Bagaimanapun, mereka tetap tidak bisa mengabaikan aspirasi 70 persen warga Catalan yang menginginkan referendum. Sebuah keputusan yang ditentang keras pemerintah pusat (Spanyol) dan raja.

Jalur Hukum

Pengadilan konstitusi (PK) Spanyol telah mengambil langkah dan sederet kebijakan untuk mencegah pemerintah daerah Catalan, secara sepihak, mendeklarasikan kemerdekaan. PK menunda rapat parlemen daerah, meski referendum tetap digelar, Minggu (1/10) lalu.

Pada Kamis (5/10), PK merestui permintaan Partai Sosialis Catalan, yang menentang disintegrasi, agar rapat parlemen diundur, Senin (10/10) kemarin. Dengan ini, deklarasi kemerdekaan dalam bentuk apa pun akan dinilai melanggar hak-hak perwakilan tetap partai tertentu di parlemen.

Jika para pemimpin parlemen berkeras dengan keputusan mereka dan mengabaikan perintah pengadilan, mereka terancam diperkarakan.

Ketua Parlemen Catalonia, Carme Forcadell, mengatakan rapat pada Senin belum diputuskan secra resmi. Namun, keputusan pengadilan “menunda” rapat itu dinilai mencederai kebebasan berekspresi dan hak-hak anggota parlemen. “Ini sekaligus bukti bahwa pengadilan sengaja dimanfaatkan untuk menyelesaikan persoalan politik,” kata dia.

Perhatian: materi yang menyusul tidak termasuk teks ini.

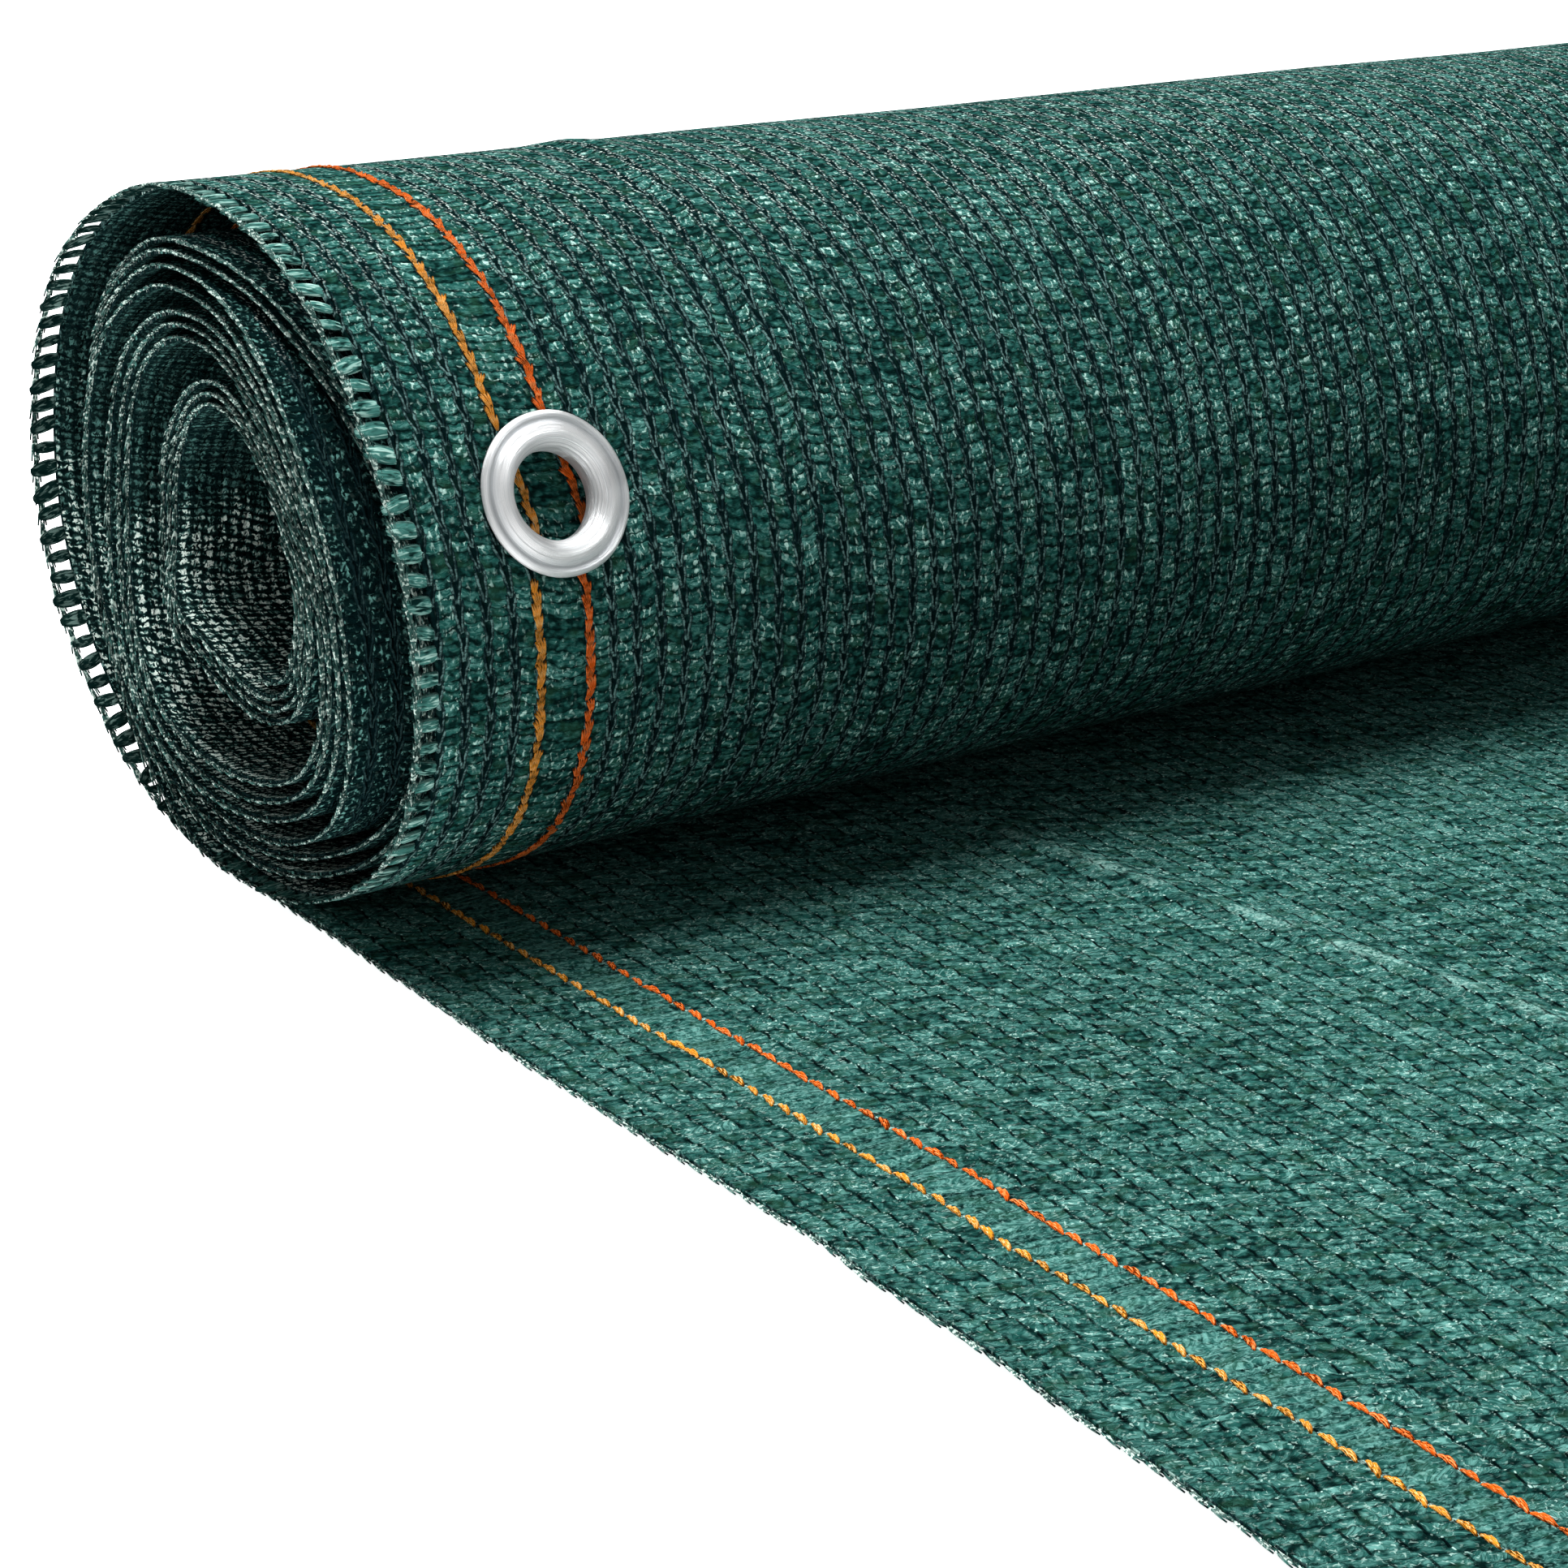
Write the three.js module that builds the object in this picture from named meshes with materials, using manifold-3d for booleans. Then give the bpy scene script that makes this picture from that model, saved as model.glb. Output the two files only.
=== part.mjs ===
// Knitted privacy screen netting, partly unrolled: a wound roll, its loose end lying flat
// in front, and one eyelet at each selvedge. Millimetres, +Z up, the netting rests on z = 0.
import * as THREE from 'three';
import { mergeVertices } from 'three/addons/utils/BufferGeometryUtils.js';
import Module from 'manifold-3d';

const wasm = await Module();
wasm.setup();

// The cloth.
const WIDTH = 750;
const CLOTH_THICKNESS = 1.0;
const CLEARANCE = 0.3;

// The roll: its winding centre, and how finely its section is drawn.
const ROLL_CENTRE_Y = 106;
const ROLL_CENTRE_Z = 46.8;
const DEGREES_PER_STEP = 10;
const QUARTER_TURN_LENGTH = (Math.PI / 2) * ROLL_CENTRE_Z;
// The loose end joins the roll out of sight below it, this far in front of the winding centre.
const JOIN_AHEAD_OF_CENTRE = 17;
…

Dalam pidato di televisi, tengah pekan lalu, Presiden Catalan Carles Puigdemont kembali menyeru mediasi dan dialog dengan pemerintah pusat. Sebaliknya, ia menekankan, parlemenlah yang akan memutuskan hasil referendum akan dibawa ke mana.

Perdana Menteri Spanyol Mariano Rajoy, di sisi lain, mengungkapkan, polemik “referendum dan deklarasi kemerdekaan” hanya akan memperburuk situasi, sekaligus memicu ketegangan.